Also, it has a recess 52 which communicates that sound-hole stub 61
of the holder 6 which is located on the side face 1L (or 1R) of the
microphone storage part 11 with a rear face 4B of the microphone
4.
[0045] In the example of the microphone 4 shown in FIG. 2B, a sound
hole 41 is formed in the front face 4F of a capsule 40 of the
microphone 4 encased in a cover 42 with appropriate acoustic
impedance. Sound holes are also formed in a substrate 43 on the
rear face 4B and in a back plate 44. Thus, the microphone 4 is
sensitive to sounds incident on its front face 4F and rear face 4B.
Viewed in terms of sensitivity, the sensitivity (acoustic
directivity) on the front face 4F and rear face 4B of the
microphone 4 varies with magnitude of acoustic capacitance which
depends on the acoustic impedance of acoustic members existing on
the front side and rear side of a diaphragm 45 and size of an air
chamber. Therefore, the microphone 4 can have, for example, low
directivity on the front face 4F and high directivity on the rear
face 4B. That is, if the microphone 4 itself has intermediate
directional characteristics between omnidirectional and
bidirectional characteristics, it can have low directivity on the
front side and high directivity on the rear side. Thus, according
to this embodiment, if the microphone 4 is contained in the gap of
the rubber piece 5 in such a way that the front face 4F of the
microphone 4 will be located on the side of the sound-hole stub 61
of the holder 6 located on the front face 1F of the microphone
storage part 111 and that the rear face 4B of the microphone 4 will
be located on the side of the recess 52 in the rubber piece 5, the
low-directivity side of the microphone 4 can be placed on the side
of the hole 51 in the rubber piece 5 while the high-directivity
side of the microphone 4 can be placed on the side of the recess 52
in the rubber piece 5. The use of a microphone with such
directivity decreases sensitivity to low frequencies, making it
possible to reduce ambient noise.
[0046] FIGS. 2C and 2D show examples of microphones 4 of different
structures, i.e., layout examples of acoustic resistance members
which affect sensitivity. Specifically, in the example shown in
FIG. 2B, a cover 42 which is an acoustic resistance member is
installed outside a microphone capsule 40. In the example shown in
FIG. 2C, a plate 46 which is an acoustic resistance member is
interposed between capsule 40 and diaphragm 45. In the example
shown in FIG. 2D, a back plate 44 with adjusted acoustic resistance
is used as an acoustic resistance member, being installed in the
microphone. In the example shown in FIG. 2C, a capsule 40,
diaphragm 45, back plate 44, and substrate 43 are arranged in
order. It illustrates a so-called foil type in which an electret is
applied to the diaphragm 45 or a back type in which an electret is
applied to the back plate 44. The example shown in FIG. 2D
illustrates a so-called reverse type in which the diaphragm 45 and
back plate 44 in the example in FIG. 2C are interchanged.
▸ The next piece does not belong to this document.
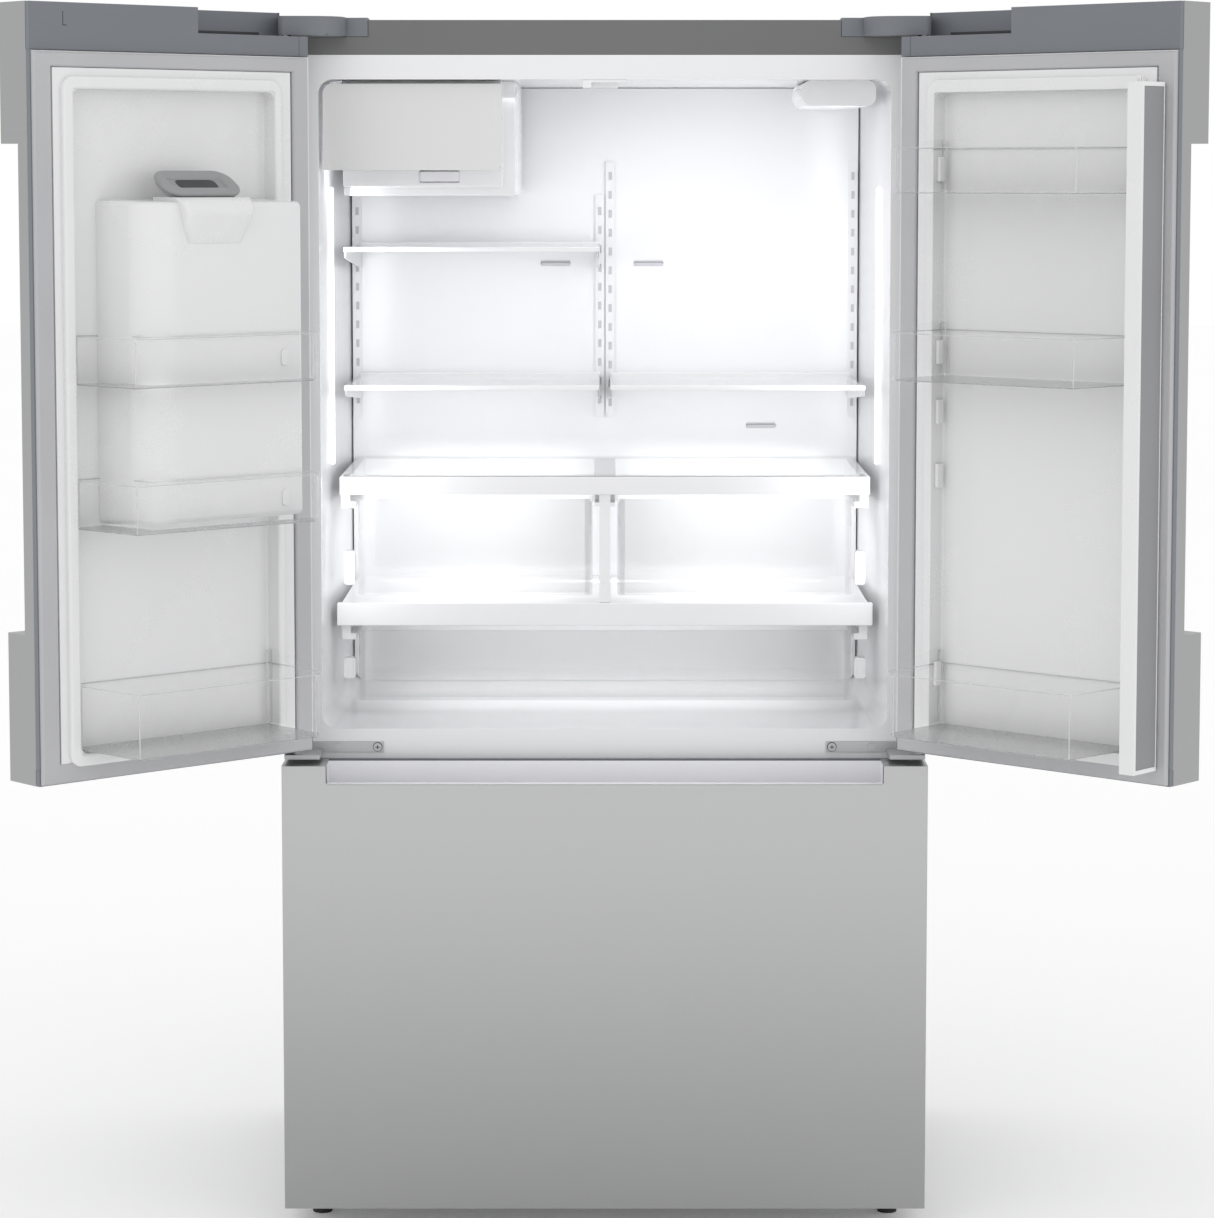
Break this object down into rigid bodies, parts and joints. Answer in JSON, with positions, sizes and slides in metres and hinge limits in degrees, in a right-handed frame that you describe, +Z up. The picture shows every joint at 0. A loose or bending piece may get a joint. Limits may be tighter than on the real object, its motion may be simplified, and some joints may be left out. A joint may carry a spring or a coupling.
{
  "type": "french door refrigerator",
  "caption": "French door refrigerator with its two doors standing open over a pull-out freezer drawer, with shelves, crispers, door bins, an ice box and a flip mullion.",
  "frame": {"origin": "on the floor, under the centre of the bounding box with both doors open", "axes": "+Z up, +X to the right seen from the front, +Y from the front to the back"},
  "size_m": [1.5818, 1.0369, 1.7168],
  "materials": {
    "stainless": "brushed",
    "case_paint": "satin paint",
    "cap_grey": "moulded",
    "white_liner": "gloss",
    "foam": "foam",
    "grey_plastic": "satin",
    "gasket": "soft",
    "clear_plastic": "clear",
    "shelf_glass": "clear",
    "white_trim": "satin",
    "zinc_steel": "zinc plated",
    "aluminium": "fins",
    "black_metal": "gloss black",
    "black_rubber": "soft"
  },
  "bodies": {
    "cabinet": {"outer_case": "case_paint", "back_panel": "case_paint", "insulation": "foam", "fresh_food_liner": "white_liner", "freezer_liner": "white_liner", "top_strip": "case_paint", "hinge_covers": "cap_grey", "top_hinges": "zinc_steel", "lower_hinges": "zinc_steel", "rear_duct": "white_liner", "shelf_tracks": "white_trim", "light_strips": "white_trim", "filter_housing": "white_liner", "mullion_guide": "white_liner", "ice_box": "white_liner", "shelf_frames": "white_trim", "glass_panes": "shelf_glass", "crisper_frame": "white_trim", "pan_lid": "white_trim", "base_tray": "case_paint", "compressor": "black_metal", "condenser": "aluminium", "evaporator": "aluminium", "evaporator_cover": "white_liner", "cord_gland": "grey_plastic", "drawer_rails": "zinc_steel"},
    "left_door": {"left_door_skin": "stainless", "left_door_liner": "white_liner", "left_door_caps": "cap_grey", "left_door_gasket": "gasket", "left_door_bins": "clear_plastic", "dispenser_housing": "white_liner", "chute_gasket": "gasket", "dispenser_niche": "grey_plastic"},
    "paddle": {"dispenser_paddle": "grey_plastic"},
    "right_door": {"right_door_skin": "stainless", "right_door_liner": "white_liner", "right_door_caps": "cap_grey", "right_door_gasket": "gasket", "right_door_bins": "clear_plastic"},
    "mullion": {"mullion_bar": "white_liner", "mullion_plate": "grey_plastic"},
    "freezer_drawer": {"freezer_skin": "stainless", "freezer_inner_panel": "white_liner", "freezer_gasket": "gasket", "grip_channel": "grey_plastic", "lower_basket": "white_trim", "drawer_slides": "zinc_steel"},
    "upper_basket": {"upper_basket": "white_trim"},
    "left_crisper": {"left_crisper": "clear_plastic"},
    "right_crisper": {"right_crisper": "clear_plastic"},
    "wide_pan": {"wide_pan": "clear_plastic"},
    "ice_bucket": {"ice_bucket": "clear_plastic", "ice_bucket_cover": "white_liner"},
    "ice_auger": {"ice_auger": "zinc_steel"},
    "condenser_fan": {"condenser_fan": "grey_plastic"},
    "evaporator_fan": {"evaporator_fan": "grey_plastic"},
    "left_foot": {"left_foot": "black_rubber"},
    "right_foot": {"right_foot": "black_rubber"},
    "rear_rollers": {"rear_rollers": "grey_plastic"}
  },
  "joints": [
    {"name": "left_door_hinge", "type": "hinge", "parent": "cabinet", "child": "left_door", "pos_m": [-0.4425, -0.14651, 1.2], "axis": [0, 0, -1], "range_deg": [-138, 0]},
    {"name": "right_door_hinge", "type": "hinge", "parent": "cabinet", "child": "right_door", "pos_m": [0.4425, -0.14651, 1.2], "axis": [0, 0, 1], "range_deg": [-138, 0]},
    {"name": "mullion_flip", "type": "hinge", "parent": "right_door", "child": "mullion", "pos_m": [0.71655, -0.47124, 1.162], "axis": [0, 0, -1], "range_deg": [-90, 0]},
    {"name": "dispenser_paddle_swing", "type": "hinge", "parent": "left_door", "child": "paddle", "pos_m": [-0.57165, -0.32065, 1.338], "axis": [-0.7431, -0.6691, 0], "range_deg": [0, 12], "stiffness_Nm_per_rad": 0.3},
    {"name": "freezer_drawer_slide", "type": "slide", "parent": "cabinet", "child": "freezer_drawer", "axis": [0, -1, 0], "range_m": [0, 0.3]},
    {"name": "upper_basket_slide", "type": "slide", "parent": "cabinet", "child": "upper_basket", "axis": [0, -1, 0], "range_m": [0, 0.15]},
    {"name": "left_crisper_slide", "type": "slide", "parent": "cabinet", "child": "left_crisper", "axis": [0, -1, 0], "range_m": [0, 0.28]},
    {"name": "right_crisper_slide", "type": "slide", "parent": "cabinet", "child": "right_crisper", "axis": [0, -1, 0], "range_m": [0, 0.28]},
    {"name": "wide_pan_slide", "type": "slide", "parent": "cabinet", "child": "wide_pan", "axis": [0, -1, 0], "range_m": [0, 0.28]},
    {"name": "ice_bucket_slide", "type": "slide", "parent": "cabinet", "child": "ice_bucket", "axis": [0, -1, 0], "range_m": [0, 0.3]},
    {"name": "ice_auger_turn", "type": "hinge", "parent": "ice_bucket", "child": "ice_auger", "pos_m": [-0.25913, 0.12049, 1.545], "axis": [0, 1, 0], "continuous": true},
    {"name": "condenser_fan_turn", "type": "hinge", "parent": "cabinet", "child": "condenser_fan", "pos_m": [0.06, 0.41549, 0.138], "axis": [1, 0, 0], "continuous": true},
    {"name": "evaporator_fan_turn", "type": "hinge", "parent": "cabinet", "child": "evaporator_fan", "pos_m": [0, 0.27549, 0.44], "axis": [0, 1, 0], "continuous": true},
    {"name": "left_foot_turn", "type": "hinge", "parent": "cabinet", "child": "left_foot", "pos_m": [-0.408, -0.06751, 0.02], "axis": [0, 0, 1], "continuous": true},
    {"name": "right_foot_turn", "type": "hinge", "parent": "cabinet", "child": "right_foot", "pos_m": [0.408, -0.06751, 0.02], "axis": [0, 0, 1], "continuous": true},
    {"name": "rear_rollers_turn", "type": "hinge", "parent": "cabinet", "child": "rear_rollers", "pos_m": [0, 0.46049, 0.02], "axis": [1, 0, 0], "continuous": true}
  ],
  "couplings": [
    {"joint": "upper_basket_slide", "follows": "freezer_drawer_slide", "ratio": 0.5}
  ]
}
Incidentally, in FIGS. 2C and 2D, reference numeral 47 denotes a
spacer and 48 denotes a ring.
[0047] FIGS. 3A, 3B and 3C show sectional views in which the
microphone assembly 3 is placed in the microphone storage part 11
of the housing 10. In FIG. 3A, which shows a slightly different
structure from the example in FIG. 2A, the microphone 4 is housed
in a casing 8. Specifically, in FIG. 3A, the casing 8 which houses
the microphone 4 is placed in a space in the rubber piece 5 while
the rear face 4B of the microphone 4 faces the recess 52 in the
rubber piece 5 and is communicated with that sound-hole stub 61 of
the holder 6 which is located on the side face 1R of the housing.
On the other hand, the front face 4F of the microphone 4 is
communicated with that sound-hole stub 61 of the holder 6 which is
located from a side face of the casing 8 to the front face 1F of
the housing. With the holder 6 fitted in the microphone storage
part 11, the sound-hole stubs 61 of the holder 6 are placed in the
sound holes 12S and 12M of the housing 10 (microphone storage part
11).
[0048] The microphone 4 picks up sound through the sound holes 12M
and 12S in the side face 1R and the front face 1F of the microphone
storage part 11. In this case, the direction extending from the
front sound hole 12S in the front face 1F of the microphone storage
part 11 of the housing to the lateral sound hole 12M in the side
face 1R of the microphone storage part 11 and represented by a
thick arrow in the figure is referred to as a directional axis.
With the microphone assembly 3, the sensitivity with which sound is
picked up along the direction of the directional axis depends on
the directional sensitivity of the microphone 4. An encircled area
at an end of the directional axis in FIG. 3A represents a
sensitivity area and has intermediate directional characteristics
between omnidirectional and bidirectional characteristics as is the
case with the directivity of the microphone 4. In the example of
FIG. 3A, the sensitivity is extremely higher on the front face 1F
of the housing 10 than on a rear face 1B of the housing 10.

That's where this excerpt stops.